Author: J. Mark Horridge
Australian cities suffer from urban sprawl, leading to long average commute distances and high energy use by urban transport. To investigate this problem, we define and construct a medium-sized general equilibrium model of Australia's second-largest city, Melbourne. Individuals are modelled as utility maximisers who face a discrete number of choices. We follow the logit approach, where the probability of an individual pursuing an option (for example, living in high-density housing in zone A while working in zone B) is proportional to the utility derived from that option, taking into account the cost of the option and the effect of this cost on the total utility obtainable with given income-producing opportunities.
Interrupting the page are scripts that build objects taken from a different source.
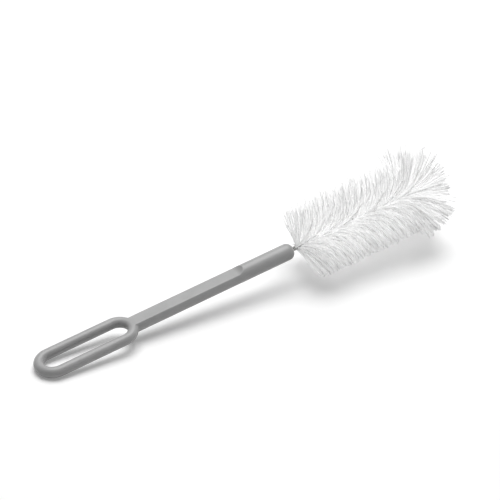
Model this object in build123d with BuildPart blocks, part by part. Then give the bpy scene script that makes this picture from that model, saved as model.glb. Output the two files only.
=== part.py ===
import os
from math import acos, atan2, cos, degrees, hypot, radians, sin, tan

from build123d import *

# Bottle brush: a one-piece moulded handle with a hanging loop, a wire bent double and twisted on
# itself, and the filaments that the twist grips. It lies on a level surface at Z = 0, carried by the
# loop's outer bend and by the first rim of its head. All lengths are millimetres.
# "Along" is measured on the brush's own axis, from the centre of the loop's outer bend.

# Handle
bar_diameter = 10.5            # round part of the handle
flat_thickness = 6.6           # across the two flats of the grip, and through the loop
flat_edge_radius = 0.5         # rounding along the edges of the flats
runout_radius = 8.0            # scoop in which each flat ends
round_length = 41.2            # plain round stretch, from the end of the flats to the handle's end
handle_end_radius = 4.0        # rounding of the handle's free end
grip_length = 123.4            # from the centre of the loop's inner bend to the handle's end
loop_bar_width = 6.4           # thickness of the loop, seen from above
loop_edge_radius = 3.1         # rounding of the loop's edges, which makes its bar nearly round
loop_bend_radius = 9.0         # centre line of the loop's two bends
loop_straight = 43.6           # between the centres of the two bends
root_fillet = 2.4              # in the corners between the loop and the grip
root_reach = 6.0               # how far the loop's root runs on inside the grip
root_inset = 0.05              # how far the root's sides lie inside the grip's sides
cut_margin = 1.0               # how far a cutter stands out of what it cuts

# Wire
strand_diameter = 1.3
filament_diameter = 0.25       # what the two strands grip between them
twist_pitch = 11.0             # length of one full turn of the twist
wire_seat = 24.0               # length of wire held inside the handle
wire_fit = 0.05                # radial clearance of the twisted pair in the handle
seat_end_gap = 0.6             # from the wire's lower end to the bottom of its hole
wire_reach = 87.0              # from the handle's end to the wire's bent tip

# Filaments
root_gap = 2.2                 # bare wire between the handle and the first filaments
head_radius = 24.2             # tips of the head's filaments
root_lean = 19.0               # degrees that the first filaments lean towards the wire's tip
tuft_radius = 30.0             # tips of the longer filaments at the wire's tip
tuft_lean = 12.0               # degrees that the tuft's first filaments lean towards the wire's tip
tuft_start = 7.6               # from the wire's tip back to the tuft's first filaments
row_gap = 0.3                  # between the head's last filaments and the tuft's first ones
core_gap = 0.15                # radial, between the twisted pair and the filaments' solids
tip_gap = 0.3                  # between the wire's bent tip and the tuft

# Radii and places along the axis that follow from the sizes above
bar_radius = bar_diameter / 2
flat_half = flat_thickness / 2
loop_outer = loop_bend_radius + loop_bar_width / 2
loop_inner = loop_bend_radius - loop_bar_width / 2
handle_end = loop_straight + grip_length
flats_end = handle_end - round_length
strand_radius = strand_diameter / 2
strand_offset = (strand_diameter + filament_diameter) / 2
pair_radius = strand_offset + strand_radius
wire_start = handle_end - wire_seat
wire_tip = handle_end + wire_reach
twist_end = wire_tip - strand_radius - strand_offset
core_radius = pair_radius + core_gap
head_start = handle_end + root_gap
head_rim = head_start + (head_radius - core_radius) * tan(radians(root_lean))
tuft_back = wire_tip - tuft_start
tuft_rim = tuft_back + (tuft_radius - core_radius) * tan(radians(tuft_lean))
head_end = tuft_back - row_gap / cos(radians(tuft_lean))
head_end_rim = head_end + (head_radius - core_radius) * tan(radians(tuft_lean))

# Lying pose: the round of the loop's outer bend and the head's first rim both touch Z = 0.
edge_drop = flat_half - loop_edge_radius
edge_out = loop_outer - loop_edge_radius
rim_drop = head_radius - edge_drop
rim_out = head_rim + edge_out
lie_angle = acos(loop_edge_radius / hypot(rim_drop, rim_out)) - atan2(rim_out, rim_drop)
axis_height = loop_edge_radius + edge_drop * cos(lie_angle) + edge_out * sin(lie_angle)
near_end = -edge_out * cos(lie_angle) - edge_drop * sin(lie_angle) - loop_edge_radius
far_end = tuft_rim * cos(lie_angle) + tuft_radius

# The brush's own plane: x runs along the axis to the tip, y across, z square to the loop's face.
lie = Plane(
    origin=(-(near_end + far_end) / 2, 0, axis_height),
    x_dir=(cos(lie_angle), 0, sin(lie_angle)),
    z_dir=(-sin(lie_angle), 0, cos(lie_angle)),
)
upright = Plane(origin=lie.origin, x_dir=lie.x_dir, z_dir=-lie.y_dir)
brush_axis = Axis(lie.origin, lie.x_dir)
face_axis = Axis(lie.origin, lie.z_dir)


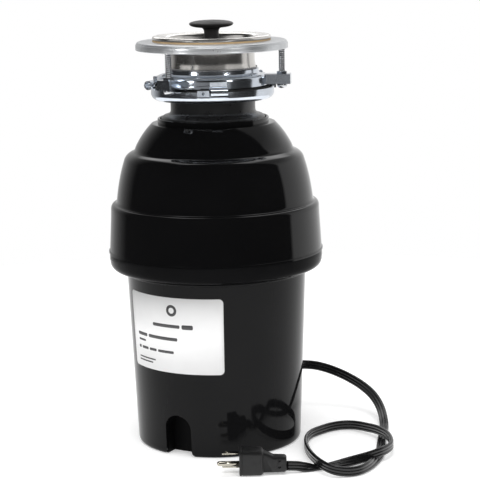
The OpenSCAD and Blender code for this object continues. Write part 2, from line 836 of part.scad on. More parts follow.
module plug_body() {
    face_w = 20.5;
    face_h = 24.4;
    block_l = 22;
    taper_l = 10;
    grip_l = 12;
    grip_h = 16;
    grip_drop = 2.4;
    color("#2b2c2e") translate([plug_x, plug_y, plug_z]) {
        translate([0, -face_w / 2, -face_h / 2]) cube([block_l, face_w, face_h]);
        translate([0, 6.5, 0]) rotate([90, 0, 0]) linear_extrude(height = 13) polygon([
            [block_l - 1, -face_h / 2], [block_l, -face_h / 2],
            [block_l + taper_l, -grip_h / 2 - grip_drop], [block_l + taper_l, grip_h / 2 - grip_drop],
            [block_l, face_h / 2], [block_l - 1, face_h / 2]
        ]);
        translate([block_l + taper_l - 1, -6, -grip_h / 2 - grip_drop])
            cube([grip_l + 1 - eps, 12, grip_h]);
    }
}

// Flat blades 12.7 apart, and a round pin 11.9 in front of them
module plug_blades() {
    color("#b8a06a") for (side = [-1, 1])
        translate([plug_x - 15.9 - eps, plug_y + 2, plug_z + side * 6.35 - 0.75]) cube([15.9, 6.35, 1.5]);
}

module plug_ground_pin() {
    pin_l = 20.6;
    color("#b8a06a") translate([plug_x - pin_l - eps, plug_y - 6.7, plug_z]) rotate([0, 90, 0])
        cylinder(r = 2.4, h = pin_l, $fn = 48);
}

stopper();
stopper_seal();
splash_guard();
sink_flange();
fibre_gasket();
backup_ring();
mounting_bolts();
snap_ring();
upper_mounting_ring();
lock_ring();
mount_cushion();
hopper();
inlet_plug();
hopper_bolts();
upper_shell();
belly_ring();
lower_shell();
rating_label();
upper_insulation();
lower_insulation();
grind_ring();
turntable();
turntable_nut();
impeller_1();
impeller_2();
impeller_pins();
slinger();
shaft_seal();
drain_chamber();
shaft();
upper_bearing();
lower_bearing();
upper_end_bell();
lower_end_bell();
motor_can();
field_magnets();
armature_core();
armature_windings();
commutator();
brush_plate();
brush_holders();
brushes();
brush_springs();
through_bolts();
overload_switch();
reset_button();
base_cover();
base_screws();
terminal_block();
lead_wires();
strain_relief();
power_cord();
plug_body();
plug_blades();
plug_ground_pin();
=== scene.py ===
"""Looks for the kitchen garbage disposal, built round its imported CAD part. Metres."""

import json
import math

import bmesh
import bpy
from mathutils import Matrix, Vector


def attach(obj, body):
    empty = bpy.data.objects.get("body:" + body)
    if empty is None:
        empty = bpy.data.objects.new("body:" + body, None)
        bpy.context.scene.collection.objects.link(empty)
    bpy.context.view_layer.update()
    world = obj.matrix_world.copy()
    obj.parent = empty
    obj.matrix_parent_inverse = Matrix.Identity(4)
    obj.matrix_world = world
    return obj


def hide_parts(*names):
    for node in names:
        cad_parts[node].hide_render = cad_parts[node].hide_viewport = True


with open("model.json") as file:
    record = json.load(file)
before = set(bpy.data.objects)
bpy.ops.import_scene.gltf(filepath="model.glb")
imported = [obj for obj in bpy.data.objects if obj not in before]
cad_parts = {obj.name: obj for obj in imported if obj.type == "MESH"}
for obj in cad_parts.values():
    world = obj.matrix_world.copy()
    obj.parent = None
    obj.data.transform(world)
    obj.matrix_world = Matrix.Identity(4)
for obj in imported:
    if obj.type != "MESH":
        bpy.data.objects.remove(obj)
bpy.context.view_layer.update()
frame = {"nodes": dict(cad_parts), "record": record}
NODES = frame["nodes"]
MM = 0.001

# ---------------------------------------------------------------- camera

# The image is 480 x 500 pixels; the lens is given in pixels of its long side
LONG_SIDE_PX = 500
LENS_PX = 1760
SENSOR_MM = 36
CAMERA_AT = (0.0235, -1.7, 0.51)
LOOKS_DOWN_DEG = 10.75
ROLL_DEG = -1.1
camera = bpy.data.objects.new("camera", bpy.data.cameras.new("camera"))
bpy.context.collection.objects.link(camera)
camera.data.sensor_width = SENSOR_MM
camera.data.lens = SENSOR_MM * LENS_PX / LONG_SIDE_PX
camera.data.clip_start = 0.05
camera.data.clip_end = 50
camera.rotation_mode = "QUATERNION"
camera.location = CAMERA_AT
camera.rotation_quaternion = (
    Matrix.Rotation(math.radians(90 - LOOKS_DOWN_DEG), 4, "X")
    @ Matrix.Rotation(math.radians(ROLL_DEG), 4, "Z")).to_quaternion()
bpy.context.scene.camera = camera

# ---------------------------------------------------------------- geometry helpers


def heading(phi, r, z):
    """A point at direction phi (degrees, 0 is the front, positive towards +X), in millimetres."""
    a = math.radians(phi)
    return Vector((r * math.sin(a), -r * math.cos(a), z)) * MM


def add_mesh(name, bm, smooth=True):
    """A new object from the bmesh, which is freed."""
    bmesh.ops.recalc_face_normals(bm, faces=bm.faces)
    mesh = bpy.data.meshes.new(name)
    bm.to_mesh(mesh)
    bm.free()
    for face in mesh.polygons:
        face.use_smooth = smooth
    piece = bpy.data.objects.new(name, mesh)
    bpy.context.collection.objects.link(piece)
    return piece


def finish_piece(piece, body, look, replaced=()):
    """Rides on its body, takes its material, and hides the CAD nodes it stands for."""
    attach(piece, body)
    if replaced:
        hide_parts(*replaced)
    piece.data.materials.clear()
    piece.data.materials.append(look)


def bevelled(piece, width, segments=2, angle=35):
    """Rounds the edges sharper than the angle; the width is in millimetres."""
    mod = piece.modifiers.new("edges", "BEVEL")
    mod.width = width * MM
    mod.segments = segments
    mod.limit_method = "ANGLE"
    mod.angle_limit = math.radians(angle)


def smooth_path(points, step):
    """A Catmull-Rom curve through the points, as points about step apart.

    The first three values of a point are its place; any others are carried along.
    """
    pts = [list(p) for p in points]
    first = [2 * a - b for a, b in zip(pts[0], pts[1])]
    last = [2 * a - b for a, b in zip(pts[-1], pts[-2])]
    pts = [first] + pts + [last]
    out = []
    for i in range(1, len(pts) - 2):
        p0, p1, p2, p3 = pts[i - 1:i + 3]
        n = max(2, round(math.dist(p1[:3], p2[:3]) / step))
        for k in range(n):
            t = k / n
            out.append([
                0.5 * (2 * b + (c - a) * t + (2 * a - 5 * b + 4 * c - d) * t * t
                       + (3 * b - a - 3 * c + d) * t ** 3)
                for a, b, c, d in zip(p0, p1, p2, p3)])
    out.append(pts[-2])
    return out


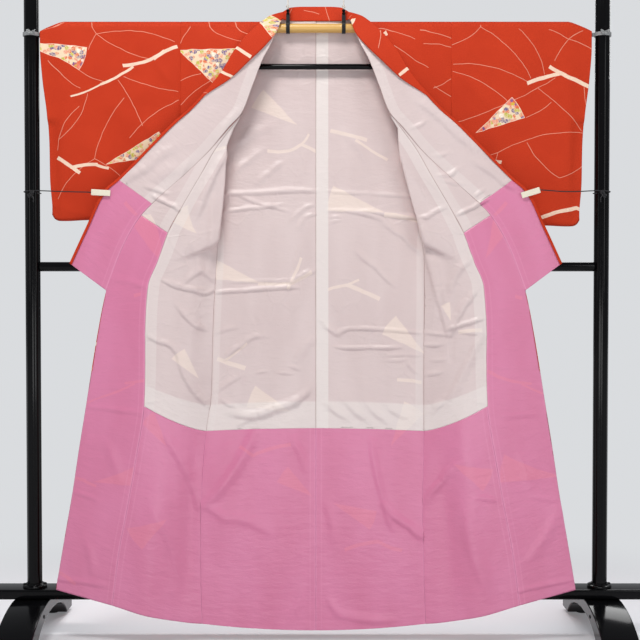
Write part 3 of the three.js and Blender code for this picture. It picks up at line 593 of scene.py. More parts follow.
def front_points(side, down, k):
    """A front from the shoulder to the hem."""
    down = np.asarray(down, float)
    rows = []
    joins = [DOWN[LAST_NECK], DOWN[FIRST_OPEN], DOWN[LAST_TURNED], DOWN[FIRST_FLAT]]
    for d in down:
        one = np.array([d])
        if d < joins[0]:
            row = neck_points(side, one, k)
        elif d < joins[1]:
            t = (d - joins[0]) / (joins[1] - joins[0])
            above = neck_points(side, np.array([joins[0]]), k)
            row = lerp(above, turned_points(side, np.array([joins[1]]), k), t)
        elif d <= joins[2]:
            row = turned_points(side, one, k)
        elif d < joins[3]:
            t = smooth((d - joins[2]) / (joins[3] - joins[2]))
            row = lerp(turned_points(side, one, k), open_points(side, one, k), t)
        else:
            row = open_points(side, one, k)
        rows.append(row[0])
    return np.array(rows)


def overlap_points(side, down, across):
    """The overlap panel from its seam on the front to the collar or its free edge."""
    out, y, z = (level(name, down, FIRST_OPEN) for name in ("overlap", "overlapY", "overlapZ"))
    start = stack(MIDDLE_X + side * out, y, z)
    point = down < DOWN[FIRST_OPEN]
    if point.any():
        start[point] = front_points(side, down[point], np.array([0.0]))
    levels = DOWN[LAST_NECK:]
    seamed = COLLAR_END_LEVEL - LAST_NECK
    first = SHOULDER_STATION + LAST_NECK
    ends = {}
    for collar_name, edge_name in [("seam", "out"), ("seamY", "y"), ("seamZ", "z")]:
        on_collar = COLLAR[collar_name][first : first + seamed]
        ends[edge_name] = pchip(levels, np.concatenate([on_collar, OVERLAP_EDGE[edge_name]]), down)[:, None]
    end = stack(MIDDLE_X + side * ends["out"], ends["y"], ends["z"])
    return start + (end - start) * across[None, :, None]


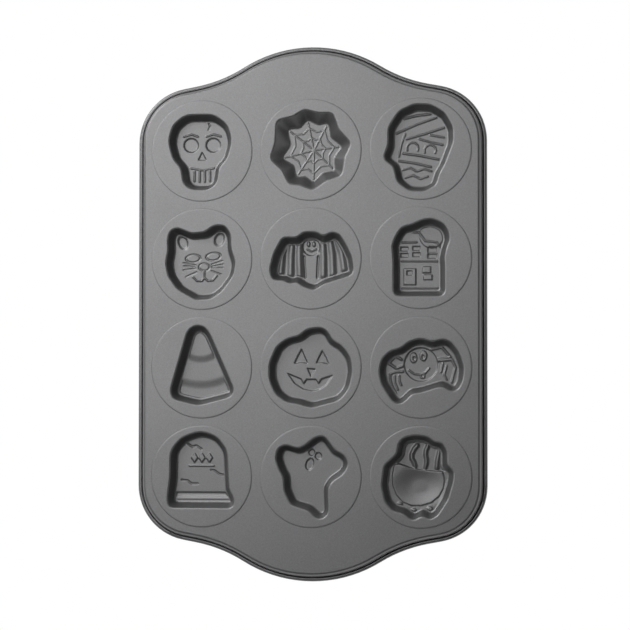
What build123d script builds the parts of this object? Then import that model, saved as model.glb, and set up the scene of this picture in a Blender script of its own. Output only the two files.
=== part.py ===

The spatial layout of the city, through the cost of travel from one zone to another, influences the pattern of land rents, industrial activity, and housing location and density. As in other general equilibrium models, market-clearing and accounting equations allow the whole economy of the city to be presented within an integrated framework. The result is a fairly general economic model of urban land use and travel demands. We use it to analyse the effects of population growth and policy initiatives on transport usage.
This paper was originally presented to the Australian Conference in Applied General Equilibrium Modelling, University of Melbourne (May 1991), then published as Centre of Policy Studies Discussion Paper No. D149 (July 1991), then, retitled 'A general equilibrium model of Australia's second largest city' as IAESR working paper no. 1991/2 (September)[ https://catalogue.nla.gov.au/Record/1421228] and in 1994 published as 'A Computable General Equilibrium Model of Urban Transport Demands' in the Journal of Policy Modeling. It was reissued as CoPS/IMPACT Working Paper Number IP-74 in October 1999.
JEL classification: C68, R14, R13
Please cite the later published version in:
Journal of Policy Modeling, Elsevier, vol. 16(4), pages 427-457, August 1994.
Working Paper Number IP-74 can be downloaded in PDF format.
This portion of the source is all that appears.